Insurance companies have to consider all of these factors and many more when determining a rate for your home policy. They also have to consider basic things like the type of home you have, how old it is, the total living area, style, construction type, if the basement is finished, what is on the exterior walls and roof, how many bathrooms, and the list goes on. Consideration has to be given not only your home but about other buildings or property you have, like a garage, shed, or pool. These other buildings and extras need to be factored in when the valuation for your property is done as it could be possible to lose everything in a single incident.

Most companies have a general rule of a dollar value per square foot in order to make sure values are in line but your broker will enter all of the details about your home into an evaluation program and that will give them a good idea of the current rebuilding cost of your home. A more expense route, would be for the homeowner to get a recognized professional appraisal done that calculates rebuilding cost. Many insurance companies would use what the appraisers determined the rebuilding cost should be. Before you go through the expense of this, contact your broker to discuss this option further.

Now, one final common question from our clients…

“Why do they put the value up every year? Well, the answer is simple. If they did not raise the rebuilding cost by the rate of inflation, you could become extremely under-insured within a few years. So what they do is increase the building value a small percentage each year to keep up with increasing costs and inflation.

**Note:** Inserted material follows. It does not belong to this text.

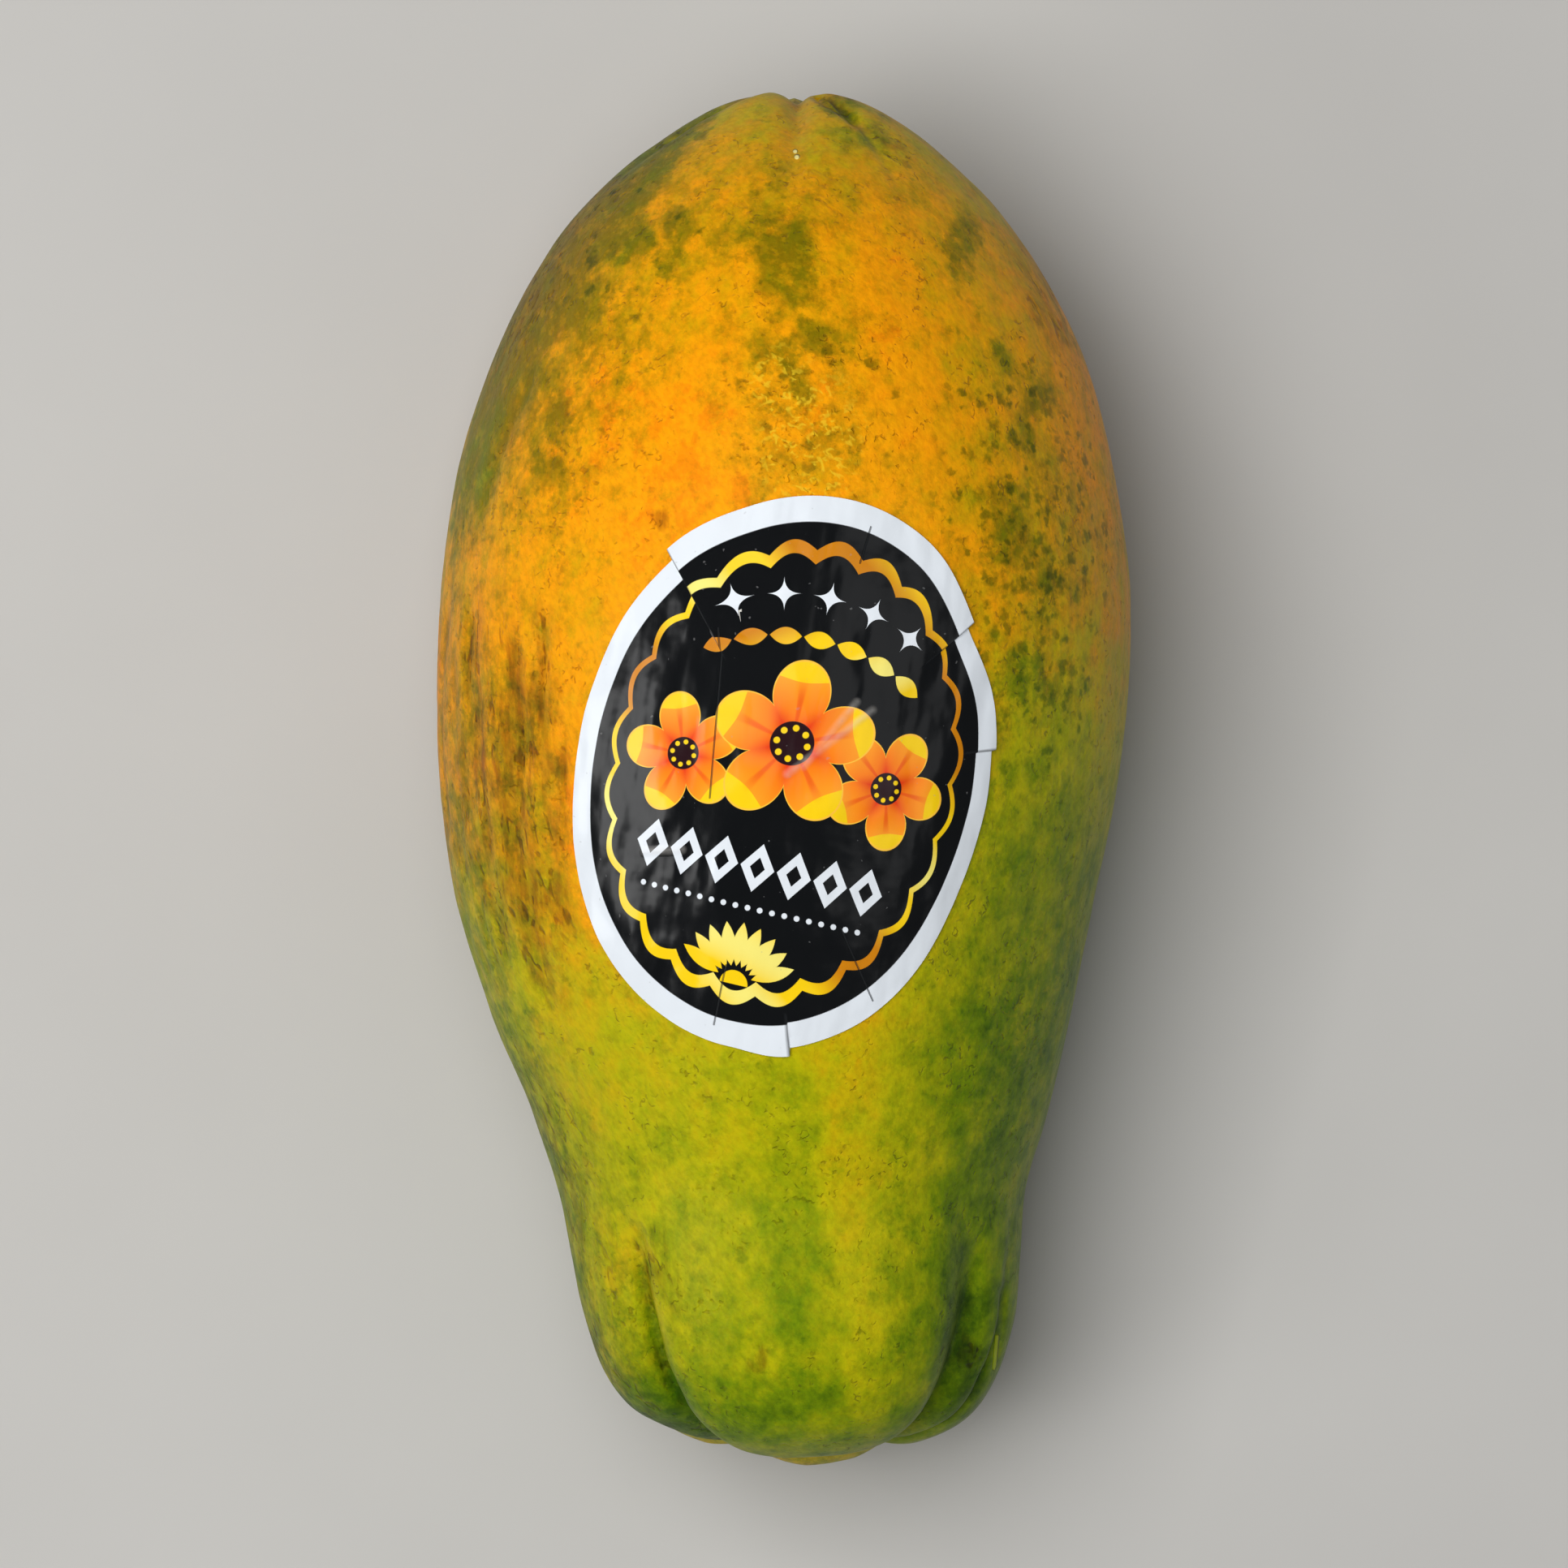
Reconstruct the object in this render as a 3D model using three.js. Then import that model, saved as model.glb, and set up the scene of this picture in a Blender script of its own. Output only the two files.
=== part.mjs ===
// A large papaya of the long orchard kind, lying on its side on a level surface, with an oval label stuck on it.
//
// Millimetres, +Z up. The fruit lies along Y: its blossom end points to +Y and its stem end to -Y.
// The origin is on the surface that the fruit lies on, under the middle of its outline.
//
// The fruit is one solid. Its skin is one function of two numbers: how far along the side profile a point
// is, from the blossom scar to the cut stalk, and its angle round the fruit, which is zero on top and
// grows towards +X. Furrows, ribs and the bed it lies on are worked into that function.

import * as THREE from "three";
import { mergeVertices } from "three/addons/utils/BufferGeometryUtils.js";

// Driving dimensions of the fruit
const HEIGHT_SHARE = 0.93; // height of a cross-section over its width
const AXIS_HEIGHT = 55.9; // of the core line over the surface below, so that the lowest skin is pressed flat
const LEAN = 0.045; // rise of the core line towards the blossom end, over its length
const RIB_COUNT = 5;
const RIB_HEIGHT = 0.7; // of the five soft ribs along the belly
const RIB_TURN = 12; // degrees from the top to the first rib
const LOW_LOBE_REACH = 7.5; // how much further the stem end reaches at its lowest lobe than on top
const LOW_LOBE_TURN = 176; // degrees from the top to the middle of that lobe
const TOP_LOBE_REACH = 2.6; // how much further it reaches at its top lobe than right beside it
const TOP_LOBE_TURN = 4; // degrees from the top to the middle of that lobe
const TOP_LOBE_FLAT = 34; // degrees either side of that middle up to which the reach is full
const TOP_LOBE_EDGE = 52; // degrees either side of that middle where the reach has faded out

// The side profile: place along Y, half of the width, and how far the section's middle is off to +X.
// It starts in the blossom scar and ends in the middle of the stalk's cut face.
const PROFILE = [
  [126.6, 0, 2.1],
  [126.3, 5.4, 2.1],
  [124.9, 11.6, 2.1],
  [120.8, 19.5, 2],
  [113, 29.5, 1],
  [100.2, 41, 0.3],
  [81.4, 52.1, 0.6],
  [56.6, 60.1, -0.1],
  [28.6, 63.2, -0.2],
  [0.6, 61.9, -1.2],
  [-21.4, 58.1, -2],
  [-41.4, 52.9, -0.9],
  [-59.4, 47.2, 0.6],
  [-73.4, 42.8, 1],
  [-85.4, 41.4, 1.7],
  [-96.4, 39.9, 2.4],
  [-106.4, 36.7, 2.5],
  [-113.7, 31.6, 2.8],
  [-118.2, 24.2, 3.2],
  [-120.3, 16.6, 3.3],
  [-119, 11.2, 3.3],
  [-114.6, 8.7, 3.3],
  [-112.3, 7.4, 3.3],
  [-114, 6.2, 3.3],
  [-117, 5.7, 3.3],
  [-117.9, 4.5, 3.3],
  [-117.8, 0, 3.3],
];

// The furrows between the lobes of each end. angle is in degrees round the fruit. depth, and the widths of
// its two walls, towards smaller and larger angles, are in millimetres.
const BLOSSOM_FURROWS = [
  { angle: 1, depth: 2.9, before: 2.6, after: 2.4 },
  { angle: 33, depth: 1.3, before: 1.1, after: 1.8 },
  { angle: 84, depth: 2.4, before: 2.8, after: 2.8 },
  { angle: 150, depth: 2.6, before: 3, after: 2.6 },
  { angle: 216, depth: 2.3, before: 2.6, after: 3 },
  { angle: 289, depth: 2.6, before: 2.8, after: 2.6 },
];
const BLOSSOM_REACH = 24; // how far from the blossom scar its furrows run, along Y
const STEM_FURROWS = [
  { angle: -46, depth: 4.4, before: 3.4, after: 3.6 },
  { angle: 55, depth: 4, before: 6, after: 3.8 },
  { angle: 71, depth: 1.5, before: 2, after: 2.6 },
  { angle: 128, depth: 5.2, before: 6, after: 6 },
  { angle: 213, depth: 4.2, before: 5, after: 7 },
  { angle: 262, depth: 3.6, before: 6, after: 5 },
];
const STEM_FURROW_START = -69.4; // along Y, where they begin
const STEM_FURROW_FULL = -105.4; // along Y, where they are at their deepest
const LOBE_ANCHOR = -83.4; // along Y, the point on the core line that the stem end's lobes swell away from

// Driving dimensions of the label
const LABEL_HALF_WIDTH = 39; // measured round the skin
const LABEL_HALF_LENGTH = 49.2;
const LABEL_TILT = 13; // degrees, its top end towards +X
const LABEL_ALONG = 1.9; // its middle along Y
const LABEL_ANGLE = 0.8; // degrees, its middle round the fruit
const LABEL_GAP = 0.3;
const LABEL_THICKNESS = 0.6;
// Where the label is pleated to follow the skin: clock angle of the pleat in degrees from the label's
// right-hand side, how far the edges of its upper and lower layers stand out, and over how many degrees that
// fades. The upper layer lies at larger clock angles, or at smaller ones where the fade is negative.
const PLEATS = [
  { clock: 138.5, upper: 0.9, lower: -0.8, fade: -24 },
  { clock: 44.5, upper: -1.1, lower: -2.3, fade: 22 },
  { clock: 15.3, upper: 0.3, lower: -0.4, fade: 13 },
  { clock: 287, upper: 1.1, lower: 0, fade: -16 },
];

// How finely the solids are cut into flat faces
const ROUND_STEPS = 80;
const ROW_SPACING = 6; // along the profile, though each station has a row of its own
const LABEL_RINGS = 7;
const LABEL_SPOKES = 52;

const radians = THREE.MathUtils.degToRad;
const smooth = THREE.MathUtils.smoothstep;

const profileCurve = new THREE.CatmullRomCurve3(
  PROFILE.map((station) => new THREE.Vector3(...station)),
  false,
  "centripetal",
);

// How deep a set of furrows is at an angle, where the section is `radius` wide each way.
function furrowDepth(furrows, angle, radius) {
  let deepest = 0;
  for (const furrow of furrows) {
    const turn = angle - radians(furrow.angle);
    if (Math.cos(turn) <= 0) continue;
    const aside = radius * Math.sin(turn);
    const width = aside < 0 ? furrow.before : furrow.after;
    deepest = Math.max(deepest, furrow.depth / (1 + (aside / width) ** 2));
  }
  return deepest;
}

// How much the skin is pulled in by the ribs' valleys, the same way on every station of the belly.
function ribValley(angle) {
  return RIB_HEIGHT * 0.5 * (1 - Math.cos(RIB_COUNT * (angle - radians(RIB_TURN))));
}

// How much further the stem end reaches at an angle, at its lowest lobe and its top lobe.
function lobeReach(angle) {
  const low = (0.5 * (1 + Math.cos(angle - radians(LOW_LOBE_TURN)))) ** 2;
  const edge = Math.cos(radians(TOP_LOBE_EDGE));
  const flat = Math.cos(radians(TOP_LOBE_FLAT));
  const top = smooth(Math.cos(angle - radians(TOP_LOBE_TURN)), edge, flat);
  return LOW_LOBE_REACH * low + TOP_LOBE_REACH * top;
}

// Moves a point towards another by a distance.
function pull(point, target, distance) {
  const way = target.clone().sub(point);
  const length = way.length();
  if (length > 1e-6) point.addScaledVector(way, distance / length);
}

// The skin at a share of the profile, from 0 at the blossom scar to 1 at the stalk's face, and an angle.
function skinPoint(share, angle) {
  const station = profileCurve.getPoint(share);
  const along = station.x;
  const radius = Math.max(station.y, 0);
  const middle = new THREE.Vector3(station.z, along, AXIS_HEIGHT + LEAN * along);
  const point = new THREE.Vector3(
    middle.x + radius * Math.sin(angle),
    along,
    middle.z + radius * HEIGHT_SHARE * Math.cos(angle),
  );
  const belly = smooth(along, -112, -60) * (1 - smooth(along, 70, 116));
  pull(point, middle, Math.min(radius, ribValley(angle) * belly));

  const fromTip = PROFILE[0][0] - along;
  if (fromTip < BLOSSOM_REACH) {
    const core = new THREE.Vector3(middle.x, PROFILE[0][0] - BLOSSOM_REACH, middle.z);
    const fade = 1 - smooth(fromTip, 0, BLOSSOM_REACH);
    pull(point, core, furrowDepth(BLOSSOM_FURROWS, angle, radius) * fade);
  }
  if (along < STEM_FURROW_START) {
    const anchor = new THREE.Vector3(middle.x, LOBE_ANCHOR, middle.z);
    const grown = 1 - smooth(along, STEM_FURROW_FULL, STEM_FURROW_START);
    const onLobe = smooth(radius, 9, 20);
    pull(point, anchor, furrowDepth(STEM_FURROWS, angle, radius) * grown * onLobe);
    point.y -= lobeReach(angle) * grown * smooth(radius, 6, 22);
  }
  point.z = Math.max(point.z, 0);
  return point;
}

// Joins rows of points into one closed surface. Each row is a ring, and the first and last are single points.
function closedRings(rings) {
  const triangles = [];
  const add = (a, b, c) => triangles.push(a, b, c);
  for (let row = 0; row + 1 < rings.length; row++) {
    const here = rings[row];
    const next = rings[row + 1];
    const count = Math.max(here.length, next.length);
    for (let i = 0; i < count; i++) {
      const j = (i + 1) % count;
      if (here.length === 1) add(here[0], next[i], next[j]);
      else if (next.length === 1) add(here[i], next[0], here[j]);
      else {
        add(here[i], next[i], next[j]);
        add(here[i], next[j], here[j]);
      }
    }
  }
  const geometry = new THREE.BufferGeometry().setFromPoints(triangles);
  const merged = mergeVertices(geometry, 1e-4);
  merged.computeVertexNormals();
  return merged;
}

// The shares of the profile at which the fruit has a row of points.
function rowShares() {
  const gaps = PROFILE.length - 1;
  const shares = [];
  for (let gap = 0; gap < gaps; gap++) {
    const [along, radius] = PROFILE[gap];
    const [nextAlong, nextRadius] = PROFILE[gap + 1];
    const length = Math.hypot(nextAlong - along, nextRadius - radius);
    const rows = Math.max(1, Math.round(length / ROW_SPACING));
    for (let row = 0; row < rows; row++) shares.push((gap + row / rows) / gaps);
  }
  shares.push(1);
  return shares;
}

function fruitGeometry() {
  const rings = rowShares().map((share) => {
    const count = share === 0 || share === 1 ? 1 : ROUND_STEPS;
    const ring = [];
    for (let i = 0; i < count; i++) ring.push(skinPoint(share, (i * 2 * Math.PI) / ROUND_STEPS));
    return ring;
  });
  return closedRings(rings);
}

// The share of the profile at which the belly is at a place along Y.
function shareAt(along) {
  let low = 0;
  let high = 0.7;
  for (let step = 0; step < 40; step++) {
    const middle = (low + high) / 2;
    if (profileCurve.getPoint(middle).x > along) low = middle;
    else high = middle;
  }
  return low;
}

// A point over the skin for a place on the flat label: across and up from its middle, and height off the skin.
function onLabel(across, up, height) {
  const tilt = radians(LABEL_TILT);
  const round = across * Math.cos(tilt) + up * Math.sin(tilt);
  const along = LABEL_ALONG + up * Math.cos(tilt) - across * Math.sin(tilt);
  const share = shareAt(along);
  const angle = radians(LABEL_ANGLE) + round / profileCurve.getPoint(share).y;
  const point = skinPoint(share, angle);
  const step = 0.002;
  const lengthways = skinPoint(share + step, angle).sub(skinPoint(share - step, angle));
  const roundways = skinPoint(share, angle + step).sub(skinPoint(share, angle - step));
  const outward = lengthways.cross(roundways).normalize();
  return point.addScaledVector(outward, height);
}

// How far the pleats push the label's edge out at a clock angle.
function pleatStep(clock) {
  let out = 0;
  for (const pleat of PLEATS) {
    const turn = (((clock - pleat.clock) * Math.sign(pleat.fade) + 900) % 360) - 180;
    const near = 1 - smooth(Math.abs(turn), 0, Math.abs(pleat.fade));
    out += (turn > 0 ? pleat.upper : pleat.lower) * near;
  }
  return out;
}

// Clock angles for the label's spokes: evenly spaced, with a close pair at each pleat's step.
function spokeClocks() {
  const clocks = [];
  for (let i = 0; i < LABEL_SPOKES; i++) clocks.push((i * 360) / LABEL_SPOKES);
  const apart = 0.8;
  const kept = clocks.filter((c) => PLEATS.every((p) => Math.abs(c - p.clock) > 2 * apart));
  for (const pleat of PLEATS) kept.push(pleat.clock - apart, pleat.clock + apart);
  return kept.sort((a, b) => a - b);
}

function labelGeometry() {
  const clocks = spokeClocks();
  const ringAt = (share, height) =>
    clocks.map((clock) => {
      const out = 1 + (pleatStep(clock) * share ** 4) / LABEL_HALF_WIDTH;
      const across = LABEL_HALF_WIDTH * out * share * Math.cos(radians(clock));
      const up = LABEL_HALF_LENGTH * out * share * Math.sin(radians(clock));
      return onLabel(across, up, height);
    });
  const top = LABEL_GAP + LABEL_THICKNESS;
  const rings = [[onLabel(0, 0, top)]];
  for (let ring = 1; ring <= LABEL_RINGS; ring++) rings.push(ringAt(ring / LABEL_RINGS, top));
  for (let ring = LABEL_RINGS; ring >= 1; ring--) rings.push(ringAt(ring / LABEL_RINGS, LABEL_GAP));
  rings.push([onLabel(0, 0, LABEL_GAP)]);
  return closedRings(rings);
}

function namedMesh(name, geometry, look) {
  const mesh = new THREE.Mesh(geometry, new THREE.MeshStandardMaterial(look));
  mesh.name = name;
  return mesh;
}

const papaya = new THREE.Group();
papaya.add(namedMesh("fruit", fruitGeometry(), { color: 0xc98f10, roughness: 0.48, metalness: 0 }));
papaya.add(namedMesh("label", labelGeometry(), { color: 0x16181a, roughness: 0.22, metalness: 0 }));

export default papaya;
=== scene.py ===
# A large ripening papaya with an oval label, lying on its side on a pale floor, seen from straight above.
#
# Sizes are in millimetres until a mesh is made, which is in metres. The frame is the model's own: +Y
# towards the blossom end, +Z up, the origin on the floor under the middle of the fruit.

import bpy
import functools
import math
import numpy as np
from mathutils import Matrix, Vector


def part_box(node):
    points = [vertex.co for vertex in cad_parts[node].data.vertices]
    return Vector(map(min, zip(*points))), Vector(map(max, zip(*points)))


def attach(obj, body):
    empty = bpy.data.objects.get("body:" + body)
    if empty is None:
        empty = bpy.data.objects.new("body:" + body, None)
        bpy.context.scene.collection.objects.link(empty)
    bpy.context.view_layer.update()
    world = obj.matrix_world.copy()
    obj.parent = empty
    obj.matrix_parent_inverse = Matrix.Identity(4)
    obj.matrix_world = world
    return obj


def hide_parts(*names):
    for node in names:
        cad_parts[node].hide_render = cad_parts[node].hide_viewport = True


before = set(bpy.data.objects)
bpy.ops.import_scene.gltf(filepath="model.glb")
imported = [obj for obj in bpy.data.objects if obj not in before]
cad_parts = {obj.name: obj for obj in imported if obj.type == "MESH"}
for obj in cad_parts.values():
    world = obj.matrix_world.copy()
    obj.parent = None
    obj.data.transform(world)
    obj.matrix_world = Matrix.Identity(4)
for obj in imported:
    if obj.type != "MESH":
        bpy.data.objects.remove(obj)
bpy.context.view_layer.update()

MM = 0.001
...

Sometimes, though, we do notice that either the costs have increased too much or not enough. Many people make changes to their homes that can affect the rebuilding cost. Many people do not call their insurance broker to tell them. It is one thing that many just do not think about. You may finish your basement, add a bathroom, add a deck or build a garage. All these additions will affect rebuilding costs. To be safe, we like to do a new evaluation every 5 years or sooner to make sure you are insured to the proper value. That is why we like to review your insurance with you each year.